REPUBLIKA.CO.ID, JAKARTA -- Tiga orang Khawarij menghadapi seorang sahabat Nabi Muhammad SAW, Abdullah bin Abbas. Ketiganya mewakili ribuan rekannya yang memiliki paham esktrem dalam beragama.
Salah satu hal yang mereka soroti adalah Ali bin Abi Thalib. Walaupun pernah membela mati-matian suami Fathimah binti Rasulullah SAW itu, mereka justru akhirnya berbelot dan menjadi penentang.
Itu setelah Ali berunding (tahkim) dengan kubu Mu'awiyah bin Abi Sufyan selepas Perang Shiffin. “Wahai kalian," kata Ibnu Abbas, "sampaikan kepadaku alasan kebencian kalian kepada menantu Rasul SAW beserta sahabat Muhajirin dan Anshar!"
Ibnu Abbas juga mengingatkan mereka bahwa Alquran pertama-tama turun kepada kaum Muhajirin dan Anshar, bukan golongan yang belakangan berislam seperti orang-orang Khawarij. "Bahkan, tidak ada seorang sahabat Nabi pun yang bersama dengan kalian kini,” ucap dia.
“Kami punya tiga alasan,” kata pendebat dari kaum Khawarij.
Pertama, lanjut dia, Ali telah menjadikan manusia sebagai hakim—yakni dalam momen tahkim. Padahal, Allah berfirman dalam surah Yusuf ayat 40, yang artinya, “Keputusan itu hanyalah milik Allah.”
Kedua, Ali telah memerangi musuh, yakni kubu ‘Aisyah binti Abu Bakar, dalam Perang Unta. Namun, setelah menang, Ali tidak mengambil harta rampasan. Mereka mengecap, kalau ‘Aisyah adalah Mukmin, tentu haram bagi orang Islam berperang terhadapnya.
Ketiga, Ali telah menghapus sebutan amirul mu`minin dari dirinya. Khawarij menganggap, sejak itu ayahanda Hasan dan Husain tersebut menjadi amirul kaafiriin.

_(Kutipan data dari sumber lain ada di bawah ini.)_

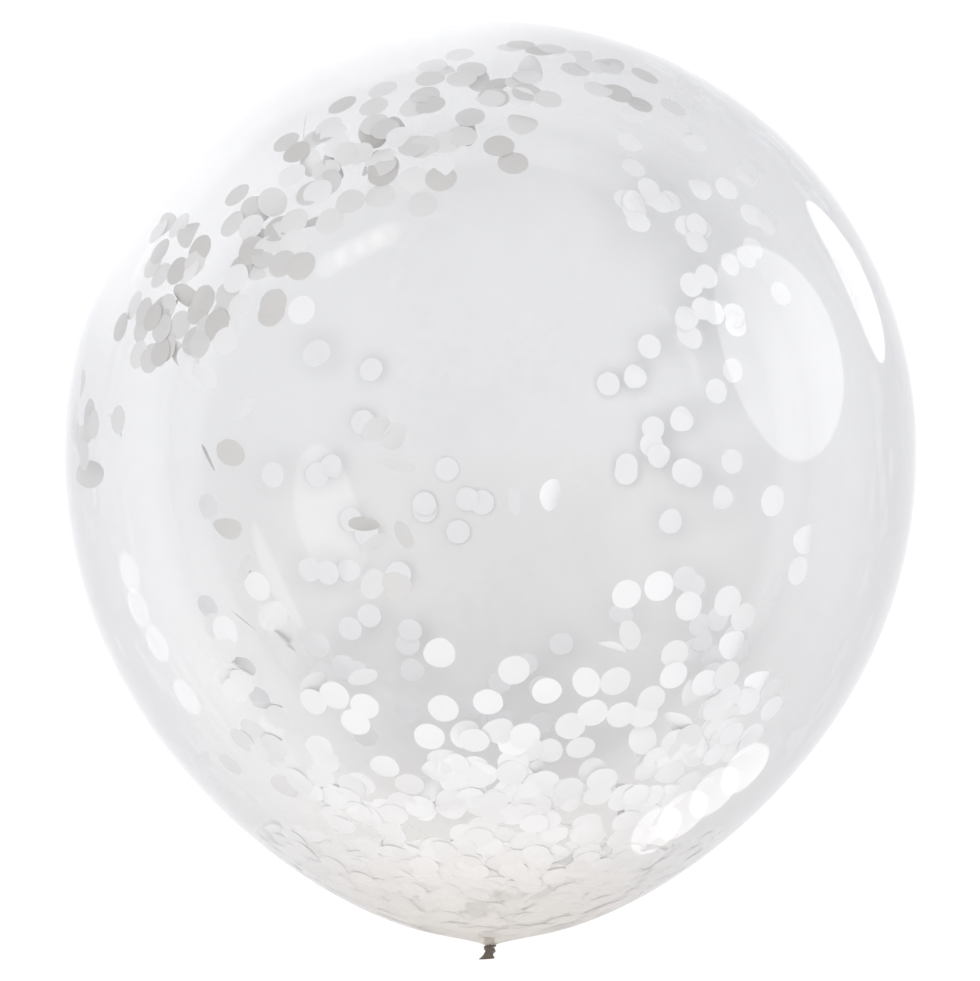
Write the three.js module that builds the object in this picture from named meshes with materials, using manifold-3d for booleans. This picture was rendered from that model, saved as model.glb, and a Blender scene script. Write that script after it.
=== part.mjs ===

Ibnu Abbas lalu menjawab ketiga argumentasi orang-orang ekstremis tersebut sebagai berikut.
Pertama, Allah telah menyerahkan sebagian hukum-Nya kepada keputusan manusia. Misal, dalam hal tebusan atas hewan yang dibunuh seorang jamaah saat ihram. Keterangan tentang ini ada pada surah al-Maidah ayat 95. “Barangsiapa di antara kamu membunuhnya (hewan) dengan sengaja, maka dendanya ialah mengganti dengan hewan ternak yang sepadan dengan buruan yang dibunuhnya, menurut putusan dua orang yang adil di antara kamu.”
Allah pun menyerahkan hukum-Nya kepada keputusan manusia dalam hal mendamaikan antara istri dan suami yang sedang bersengketa. Ini dijelaskan dalam surah an-Nisa ayat 35. “Dan jika kamu khawatir terjadi persengketaan antara keduanya, maka kirimlah seorang juru damai dari keluarga laki-laki dan seorang juru damai dari keluarga perempuan.”
Dalam hal Ali, sang khalifah berupaya mendamaikan antarsesama Muslimin. “Ini memang pantas,” kata orang-orang Khawarij itu.
Mengenai Perang Unta, Ibnu Abbas mengingatkan, ‘Aisyah adalah seorang ummul mu`minin, ibu orang-orang beriman. Ini jelas dinyatakan dalam surah al-Ahzab ayat enam. “Nabi itu lebih utama bagi orang-orang Mukmin dibandingkan diri mereka sendiri dan istri-istrinya adalah ibu-ibu mereka.”
Terakhir, menjadikan ‘Aisyah sebagai tawanan perang dan bahkan menganggapnya kafir, itu sangat terlarang. Perbuatan takfiri justru dapat menyebabkan mereka keluar dari Islam.
Ibnu Abbas berkata, “Apakah kalian telah memahami di mana letak kekeliruan kalian?”
Mereka menjawab, “Ya.”
Setelah para duta mereka menerima keterangan dari sang sahabat Nabi, akhirnya sekira dua ribu orang Khawarij itu bertobat.